Our Daily Options Blog on includes charts that list the day's most notable call and put activity. These tables are easy to scan, so they're a great jumping-off point for your research. Plus, we cover several stocks that have piqued our interest -- whether because the option activity seems out of line with the price action, or simply to note the news that sparked the day's speculation. The objective of these daily columns is to drill down for a closer look at a specific equity's option trends, short interest situation, and technical performance.

Open interest configurations

A final, crucial ingredient to analyzing sentiment with options is the equity's open interest configuration. Basically, you're looking to see where traders have placed their bets. Is there huge out-of-the-money put open interest? This could indicate strong bearish sentiment from speculators. Likewise, a relative lack of out-of-the-money calls could point to very low expectations for the stock to tick higher.

In addition, we seek out major accumulations of near-the-money call or put open interest, because we've found that stocks can get "pinned" to heavily populated strikes as expiration approaches. If there's a possibility that heavy open interest could keep the stock range-bound, it could throw a wrench in an otherwise-solid bullish or bearish prospect.

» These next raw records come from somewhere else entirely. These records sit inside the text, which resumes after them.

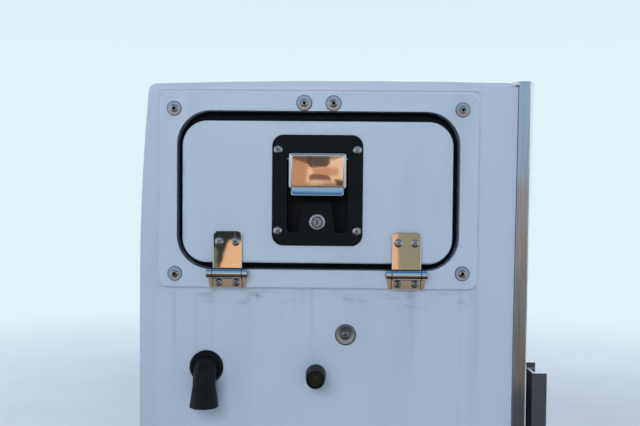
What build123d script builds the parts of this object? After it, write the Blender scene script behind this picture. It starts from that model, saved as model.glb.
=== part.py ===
from build123d import *
import math
import os

# Side box of a utility truck's body, street side, seen standing by itself.
# Millimetres. X runs from the street side to the cargo side, Y runs forward
# from the rear face, Z runs up from the underside. The model is laid out from
# the middle of the skins, the rear face and the underside, and every piece is
# moved by the same step at the end, so that the origin is the middle of the base.

# Moulded skins
body_depth = 517.0
body_length = 2743.0
body_height = 1168.0
skin = 10.0
corner_radius = 14.0
top_radius = 12.0
street_drop = 5.6
cargo_drop = 1.8
crest_x = 75.0
shoulder_lean = 12.6
end_return = 60.0
deck_drop = 45.0
overcut = 1.0

# Wheel arch, house and flare
arch_centre = 1270.0
arch_half = 560.0
arch_top = 500.0
arch_radius = 260.0
house_wall = 8.0
flare_width = 35.0
flare_proud = 27.0
flare_round = 9.0

# Inner panels
panel = 12.0
shelf_below_jamb = 3.4
shelf_setback = 66.0
shelf_lip = 25.0
lip_wall = 4.0
wire_hole_radius = 25.0
wire_hole_inset = 90.0
wire_hole_height = 120.0
tray_height = 470.0
tray_wall = 3.0
tray_lip = 25.0
tray_clearance = 2.0
cleat_leg = 25.0
cleat_wall = 3.0
cleat_inset = 15.0

# Doors: openings in the skins
door_head = 30.0
door_sill = 80.0
middle_sill_rise = 30.0
rear_post = 70.0
front_post = 83.0
divider_post = 50.0
middle_post = 38.0
opening_radius = 45.0
hatch_x = -20.8
hatch_drop = 147.7
hatch_width = 375.0
hatch_height = 211.0
hatch_shift_x = -0.7
hatch_shift_z = -2.2
opening_bevel = 2.5

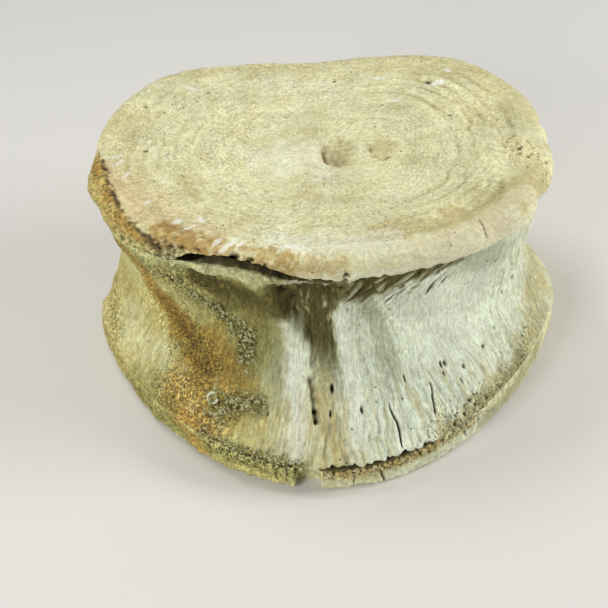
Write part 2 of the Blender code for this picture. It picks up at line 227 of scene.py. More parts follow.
# ---------------------------------------------------------------- finishes, sRGB
BONE_PALE = "#D9E1C9"
BONE_CREAM = "#D8D5A9"
PEACH = "#D0B98A"
BONE_TAN = "#B9AA74"
# dark olive brown for dirt, and for painted shade in pits, holes, the furrow and the seams' mouths
DIRT_AND_SHADE = "#57502B"
SHADE = "#88845A"
OCHRE = "#A08540"
RUST = "#BE9450"
BROWN = "#6B4E22"
LICHEN = "#9A9A70"
ALGAE = "#83834F"
CHALK = "#EBECDF"
PINK = "#DDD3B3"
ORANGE = "#A07E40"
SPONGE = "#DDD2A0"
# near black for painted shadow deep in cracks, holes, clefts, cavities and the seams' mouths
CRACK_SHADOW = "#1C170C"
GREY_ROT = "#B4B185"
STAINED = "#BFB37E"
OLIVE = "#4B441A"
LEDGE = "#C2BC8B"
GREY_GREEN = "#8E9577"
LIT = "#E6EAD8"
SHADOW_TAN = "#9A946A"
NEAR_RIM = "#E2E0C3"
OUTER_TAN = "#A47C38"
FLOOR = "#D8D6D0"
# how much of its red, green and blue a yellowed stretch loses
YELLOWING = np.array([0.03, 0.05, 0.21])


def srgb(code):
    """The three sRGB parts, 0 to 1, of a hex colour."""
    return np.array([int(code[k:k + 2], 16) / 255.0 for k in (1, 3, 5)])


def linear(parts):
    """sRGB parts turned to linear light."""
    parts = np.asarray(parts, float)
    return np.where(parts <= 0.04045, parts / 12.92, ((parts + 0.055) / 1.055) ** 2.4)


# ---------------------------------------------------------------- outline laws, as in the solids
def signed(bearing):
    """The bearing brought into -180..180 degrees."""
    return (np.asarray(bearing, float) + 180.0) % 360.0 - 180.0


def smooth_step(low, high, value):
    """0 up to low, 1 from high on and a smooth ramp between; it falls where low is above high."""
    share = np.clip((value - low) / (high - low), 0.0, 1.0)
    return share * share * (3.0 - 2.0 * share)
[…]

Similar to the "pin" effect, heavy accumulations of out-of-the-money puts can provide support when options expiration is looming. As market makers gradually unwind the hedges related to this open interest, it can provide a mild tailwind for the security. Alternatively, major overhead call open interest can act as a "speed bump."

So, these are the key points to keep in mind when studying option activity to measure investor sentiment. There are a few potential pitfalls that could trip up rookies, but with a little education and practice you can become an options-analyzing pro in no time.